Chamberlain regularly gives public lectures, discussing the significance of mathematics in human achievements and debating its relevance in everyday life. In 2016 he ran a one-day workshop at the London International Youth Science Forum, Imperial College London. He was a keynote speaker at the 2017 New Scientist workshop "The Mathematical World". In 2018 he was awarded the title of "World's Most Interesting Mathematician" from the Big Internet Math Off run by the Aperiodical website. In 2019, he gave a Maxwell Lecture at Maxwell Society titled "The Mathematics that can stop an AI apocalypse". Related talks were given in other UK universities.

He makes regular appearances in UK media and is a BBC expert voice, as well as a speaker for the UK charity, Speakers for Schools. In 2021 he was a guest on the BBC Radio 4 programme The Life Scientific.

Chamberlain was appointed Officer of the Order of the British Empire (OBE) in the 2022 New Year Honours for services to mathematical sciences.

The University of Bath awarded Chamberlain with an Honorary Doctorate of Science (DSc) in June 2022. The award recognised Chamberlain as 'a tireless champion and role model, for black mathematicians[, h]e gives countless inspirational presentations to both academic and general audiences about the extraordinary accomplishment of black mathematicians.'

== Diversity ==
Chamberlain is of Jamaican parentage, and campaigns for more diversity within the mathematical sciences. He frequently gives talks in UK state schools, through the charity Speakers for Schools. His lecture "The Black Heroes of Mathematics" is popular all over the UK and repeated regularly during Black History Month. In 2016 he was asked by the Black Cultural Archives to submit his own mathematical biography, parts of which were published in Mathematics Today. In 2017 he was included on Powerlist, an annual publication celebrating the 100 most influential British people from African and African Caribbean heritage, and was most recently included in the 2019, 2020, and 2021 editions.
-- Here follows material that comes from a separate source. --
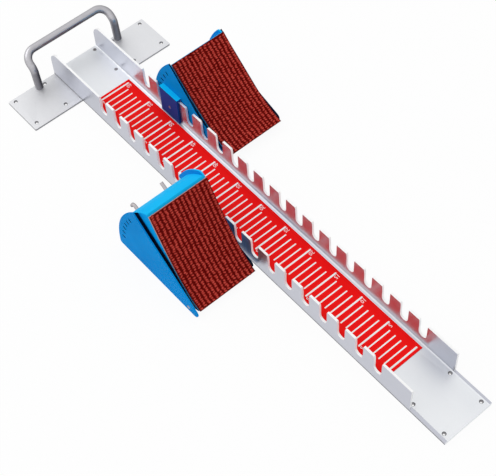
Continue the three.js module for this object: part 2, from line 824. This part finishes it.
// Where a block's pieces stand across the rail, and which plate is next to the rail
function layoutOf(side) {
  const start = side < 0 ? -wallOuter - frontBlockGap - blockWidth : wallOuter + rearBlockGap;
  const tallPlate = [start, start + sidePlate];
  const housing = [start + sidePlate + tallPlateGap, start + sidePlate + tallPlateGap + housingWidth];
  const lowPlate = [start + blockWidth - sidePlate, start + blockWidth];
  const plateFace = side < 0 ? wallOuter + frontBlockGap : wallOuter + rearBlockGap;
  return { side, start, tallPlate, housing, lowPlate, plateFace };
}

// One foot block: the frame that stays upright, and the housing group that tilts in it

function footBlock(prefix, side, notchIndex, slotIndex) {
  const layout = layoutOf(side);
  const { start, tallPlate, housing, lowPlate, plateFace } = layout;
  const [tallPlace, lowPlace] = side < 0 ? ['outer', 'inner'] : ['inner', 'outer'];
  const frame = new THREE.Group();
  const studY = firstNotch + notchPitch * notchIndex;
  frame.position.set(0, studY - pivotToStud, pivotHeight);
  const plate = acrossX(tallPlateShape(), ...tallPlate, sectorSteps);
  addPiece(frame, `${prefix}_${tallPlace}_side_plate`, plate, 'blue');
  const lowSidePlate = acrossX(lowPlateShape(), ...lowPlate, sectorSteps);
  addPiece(frame, `${prefix}_${lowPlace}_side_plate`, lowSidePlate, 'blue');
  addPiece(frame, `${prefix}_pivot_axle`, rodX(axleRadius, start, start + blockWidth, 0, 0), 'steel');
  const tieHeight = tieRodGroundGap + tieRodRadius - pivotHeight;
  const tie = rodX(tieRodRadius, tallPlate[1], lowPlate[0], tieRodReach, tieHeight);
  addPiece(frame, `${prefix}_tie_rod`, tie, 'blue');

  const spacers = [[tallPlace, tallPlate[1], housing[0]], [lowPlace, housing[1], lowPlate[0]]];
  for (const [place, low, high] of spacers) {
    const [from, to] = [low + seatGap, high - seatGap];
    const bore = rodX(axleRadius + seatGap, from - cutOverrun, to + cutOverrun, 0, 0);
    addPiece(frame, `${prefix}_${place}_spacer`, rodX(spacerRadius, from, to, 0, 0).subtract(bore), 'nylon');
  }

  addPiece(frame, `${prefix}_rail_saddle`, saddle(side, plateFace), 'deepBlue');
  const studRadius = notchWidth / 2 - seatGap;
  const studHeight = wallTop - notchDepth + notchWidth / 2 - pivotHeight;
  const studWay = span(side, wallInner - seatGap, plateFace);
  addPiece(frame, `${prefix}_locating_stud`, rodX(studRadius, ...studWay, pivotToStud, studHeight), 'steel');
  const screwWay = span(side, wallInner - seatGap - saddleLeg, wallInner - seatGap);
  const screwY = pivotToStud + saddleBehindStud;
  const setScrew = rodX(setScrewRadius, ...screwWay, screwY, setScrewHeight - pivotHeight);
  addPiece(frame, `${prefix}_set_screw`, setScrew, 'screw');

  const tilting = new THREE.Group();
  tilting.rotation.x = (lowestPadAngle + slotStepAngle * slotIndex) * degree;
  frame.add(tilting);
  addPiece(tilting, `${prefix}_foot_housing`, footHousing(layout), 'blue');
  addPiece(tilting, `${prefix}_pad_backing`, padBackingSheet(layout), 'backing');
  addPiece(tilting, `${prefix}_foot_pad`, footPad(layout), 'pad');

  const lock = new THREE.Group();
  lock.rotation.x = lockAngle * degree;
  tilting.add(lock);
  const guideEnd = guideStart + guideLength;
  const outerEnd = guideStart + guideLength / 2 - pinEndGap / 2;
  const innerEnd = outerEnd + pinEndGap;
  const innerTip = housingWidth - bladeInset;
  const outerPin = lockPin(layout, bladeInset, outerEnd, outerPullPlace, 1, true);
  const innerPin = lockPin(layout, innerTip, innerEnd, innerPullPlace, -1, false);
  addPiece(lock, `${prefix}_lock_guide`, lockGuide(layout), 'steel');
  addPiece(lock, `${prefix}_outer_lock_pin`, outerPin, 'steel');
  addPiece(lock, `${prefix}_inner_lock_pin`, innerPin, 'steel');
  const outerSpringName = `${prefix}_outer_lock_spring`;
  const innerSpringName = `${prefix}_inner_lock_spring`;
  const outerSeat = outerPullPlace + pullRadius + collarThickness;
  const innerSeat = innerPullPlace - pullRadius - collarThickness;
  addPiece(lock, outerSpringName, lockSpring(outerSpringName, layout, outerSeat, guideStart), 'screw');
  addPiece(lock, innerSpringName, lockSpring(innerSpringName, layout, guideEnd, innerSeat), 'screw');
  return frame;
}

// The front block stands nearer the start line, on the -X side
const frontNotch = 10;
const rearNotch = 15;
const frontSlot = 4;
const rearSlot = 1;
part.add(footBlock('front', -1, frontNotch, frontSlot));
part.add(footBlock('rear', 1, rearNotch, rearSlot));

export default part;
Chamberlain has also a champion of Treating Equality, Diversity and Inclusion as a Science Problem. Chamberlain argues that many other EDI KPI's do not relate to the lived experience of underrepresented groups. Chamberlain has given talks on his Research to the Royal Institution and the Royal Society to name a few. Chamberlain argues that there exist a scientific baseline for EDI which is derived from this statement - "If all things are equal what numbers do we expect to see". Chamberlain has coined this phrase - Chamberlain's law.

== Faith ==
Chamberlain is a Born-Again Christian. At the front of his doctoral thesis, he quoted Philippians 4:13: "I can do all things through Him who strengthens me". Chamberlain also discussed his Christian faith in the book Black and Great: The Essential Workplace Toolkit.